The data below holds a line containing "Model this object" and a line containing "RING_BORE_BAND = 0.32"; please quote exactly those two lines and every line between them, and nothing else.

## GIVEN INFORMATION
• • • • • • •
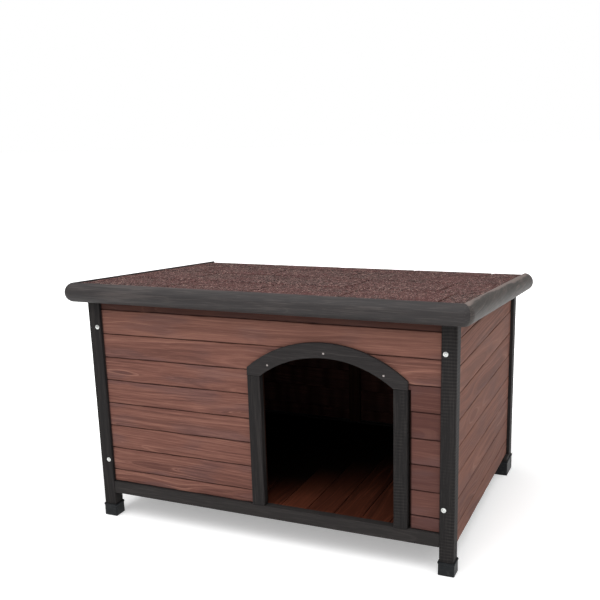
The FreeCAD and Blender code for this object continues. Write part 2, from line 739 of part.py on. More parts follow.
• • • • • • •
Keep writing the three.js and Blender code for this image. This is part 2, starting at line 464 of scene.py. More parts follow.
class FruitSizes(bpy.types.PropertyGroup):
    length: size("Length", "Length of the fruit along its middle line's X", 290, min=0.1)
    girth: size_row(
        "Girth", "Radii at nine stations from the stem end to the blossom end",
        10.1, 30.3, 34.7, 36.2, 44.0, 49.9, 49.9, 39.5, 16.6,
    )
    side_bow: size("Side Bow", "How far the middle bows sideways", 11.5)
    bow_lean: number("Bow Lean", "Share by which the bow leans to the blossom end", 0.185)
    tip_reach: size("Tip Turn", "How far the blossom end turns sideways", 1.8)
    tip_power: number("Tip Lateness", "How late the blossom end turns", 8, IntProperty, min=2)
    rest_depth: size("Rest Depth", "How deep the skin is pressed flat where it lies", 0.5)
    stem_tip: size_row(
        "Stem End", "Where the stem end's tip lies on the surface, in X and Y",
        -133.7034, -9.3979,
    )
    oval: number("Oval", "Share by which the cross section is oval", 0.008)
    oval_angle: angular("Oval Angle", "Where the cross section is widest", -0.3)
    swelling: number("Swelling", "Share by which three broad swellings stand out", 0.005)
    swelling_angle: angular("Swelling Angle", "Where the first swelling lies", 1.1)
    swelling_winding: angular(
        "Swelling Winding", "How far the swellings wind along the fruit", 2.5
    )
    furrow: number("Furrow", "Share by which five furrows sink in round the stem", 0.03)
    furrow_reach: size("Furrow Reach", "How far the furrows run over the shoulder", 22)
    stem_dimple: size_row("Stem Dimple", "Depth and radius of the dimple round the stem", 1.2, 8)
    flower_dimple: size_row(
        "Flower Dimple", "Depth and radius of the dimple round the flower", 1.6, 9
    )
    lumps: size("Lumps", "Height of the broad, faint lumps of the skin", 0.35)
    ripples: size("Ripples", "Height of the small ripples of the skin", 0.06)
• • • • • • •
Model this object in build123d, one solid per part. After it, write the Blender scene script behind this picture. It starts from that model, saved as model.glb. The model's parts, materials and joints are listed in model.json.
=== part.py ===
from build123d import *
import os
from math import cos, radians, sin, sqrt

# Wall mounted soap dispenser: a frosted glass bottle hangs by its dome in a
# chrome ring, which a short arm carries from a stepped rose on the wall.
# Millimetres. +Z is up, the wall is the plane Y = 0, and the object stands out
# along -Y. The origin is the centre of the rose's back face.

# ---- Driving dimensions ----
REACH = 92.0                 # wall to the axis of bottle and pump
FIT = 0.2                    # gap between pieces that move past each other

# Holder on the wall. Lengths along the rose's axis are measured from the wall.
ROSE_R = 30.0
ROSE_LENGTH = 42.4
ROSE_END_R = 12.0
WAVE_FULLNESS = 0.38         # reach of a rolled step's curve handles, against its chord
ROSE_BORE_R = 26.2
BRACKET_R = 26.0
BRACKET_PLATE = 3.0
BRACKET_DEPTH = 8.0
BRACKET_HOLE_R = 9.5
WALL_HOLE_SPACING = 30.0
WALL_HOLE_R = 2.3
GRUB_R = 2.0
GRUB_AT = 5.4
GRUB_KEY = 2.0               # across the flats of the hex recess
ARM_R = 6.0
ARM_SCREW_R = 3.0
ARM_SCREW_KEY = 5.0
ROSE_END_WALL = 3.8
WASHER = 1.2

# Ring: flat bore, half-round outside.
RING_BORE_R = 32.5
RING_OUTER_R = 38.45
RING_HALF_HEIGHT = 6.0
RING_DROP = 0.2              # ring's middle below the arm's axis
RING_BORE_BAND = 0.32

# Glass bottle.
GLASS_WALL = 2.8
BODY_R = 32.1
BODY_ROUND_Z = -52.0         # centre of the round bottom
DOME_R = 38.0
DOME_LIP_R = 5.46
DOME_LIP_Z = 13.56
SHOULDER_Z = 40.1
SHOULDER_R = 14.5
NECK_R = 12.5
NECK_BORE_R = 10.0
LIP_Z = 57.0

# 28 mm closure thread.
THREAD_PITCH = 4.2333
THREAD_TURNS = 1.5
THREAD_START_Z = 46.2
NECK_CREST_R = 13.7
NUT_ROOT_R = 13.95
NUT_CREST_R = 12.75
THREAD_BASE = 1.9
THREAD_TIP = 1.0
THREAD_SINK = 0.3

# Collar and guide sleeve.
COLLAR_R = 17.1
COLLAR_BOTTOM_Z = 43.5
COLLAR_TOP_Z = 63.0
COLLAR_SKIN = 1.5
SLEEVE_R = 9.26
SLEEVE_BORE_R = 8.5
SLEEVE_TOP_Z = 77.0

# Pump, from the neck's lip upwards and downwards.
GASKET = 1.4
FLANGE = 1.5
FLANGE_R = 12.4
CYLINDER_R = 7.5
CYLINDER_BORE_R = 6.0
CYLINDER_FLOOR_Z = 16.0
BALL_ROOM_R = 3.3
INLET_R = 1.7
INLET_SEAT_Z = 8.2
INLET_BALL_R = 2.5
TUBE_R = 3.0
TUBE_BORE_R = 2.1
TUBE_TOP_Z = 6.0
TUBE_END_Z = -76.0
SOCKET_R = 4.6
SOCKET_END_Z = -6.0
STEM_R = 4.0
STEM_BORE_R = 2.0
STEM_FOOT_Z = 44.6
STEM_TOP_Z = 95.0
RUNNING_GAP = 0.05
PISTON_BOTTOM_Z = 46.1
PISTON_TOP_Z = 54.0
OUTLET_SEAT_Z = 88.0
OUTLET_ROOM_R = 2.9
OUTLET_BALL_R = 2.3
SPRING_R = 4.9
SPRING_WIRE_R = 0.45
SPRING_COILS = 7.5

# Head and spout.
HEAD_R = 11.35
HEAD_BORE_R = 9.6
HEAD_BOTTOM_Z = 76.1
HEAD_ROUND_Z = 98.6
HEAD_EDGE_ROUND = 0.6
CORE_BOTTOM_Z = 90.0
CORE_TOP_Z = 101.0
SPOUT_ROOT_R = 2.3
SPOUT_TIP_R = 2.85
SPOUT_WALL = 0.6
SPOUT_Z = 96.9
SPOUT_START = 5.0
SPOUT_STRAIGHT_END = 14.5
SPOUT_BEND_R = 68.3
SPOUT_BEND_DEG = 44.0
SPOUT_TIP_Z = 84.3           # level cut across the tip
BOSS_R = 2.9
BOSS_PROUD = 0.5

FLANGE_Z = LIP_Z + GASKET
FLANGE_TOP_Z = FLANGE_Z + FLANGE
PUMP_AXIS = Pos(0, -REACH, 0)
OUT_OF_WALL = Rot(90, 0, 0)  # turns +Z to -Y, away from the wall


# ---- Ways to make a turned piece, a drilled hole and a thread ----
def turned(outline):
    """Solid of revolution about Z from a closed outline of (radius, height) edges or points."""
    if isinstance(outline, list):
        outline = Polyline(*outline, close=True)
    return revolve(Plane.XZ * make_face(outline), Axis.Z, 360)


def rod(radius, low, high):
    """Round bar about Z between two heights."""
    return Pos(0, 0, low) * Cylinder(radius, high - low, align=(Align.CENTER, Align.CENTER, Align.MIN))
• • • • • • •
## OUTPUT FOR THIS EXERCISE
Model this object in build123d, one solid per part. After it, write the Blender scene script behind this picture. It starts from that model, saved as model.glb. The model's parts, materials and joints are listed in model.json.
=== part.py ===
from build123d import *
import os
from math import cos, radians, sin, sqrt

# Wall mounted soap dispenser: a frosted glass bottle hangs by its dome in a
# chrome ring, which a short arm carries from a stepped rose on the wall.
# Millimetres. +Z is up, the wall is the plane Y = 0, and the object stands out
# along -Y. The origin is the centre of the rose's back face.

# ---- Driving dimensions ----
REACH = 92.0                 # wall to the axis of bottle and pump
FIT = 0.2                    # gap between pieces that move past each other

# Holder on the wall. Lengths along the rose's axis are measured from the wall.
ROSE_R = 30.0
ROSE_LENGTH = 42.4
ROSE_END_R = 12.0
WAVE_FULLNESS = 0.38         # reach of a rolled step's curve handles, against its chord
ROSE_BORE_R = 26.2
BRACKET_R = 26.0
BRACKET_PLATE = 3.0
BRACKET_DEPTH = 8.0
BRACKET_HOLE_R = 9.5
WALL_HOLE_SPACING = 30.0
WALL_HOLE_R = 2.3
GRUB_R = 2.0
GRUB_AT = 5.4
GRUB_KEY = 2.0               # across the flats of the hex recess
ARM_R = 6.0
ARM_SCREW_R = 3.0
ARM_SCREW_KEY = 5.0
ROSE_END_WALL = 3.8
WASHER = 1.2

# Ring: flat bore, half-round outside.
RING_BORE_R = 32.5
RING_OUTER_R = 38.45
RING_HALF_HEIGHT = 6.0
RING_DROP = 0.2              # ring's middle below the arm's axis
RING_BORE_BAND = 0.32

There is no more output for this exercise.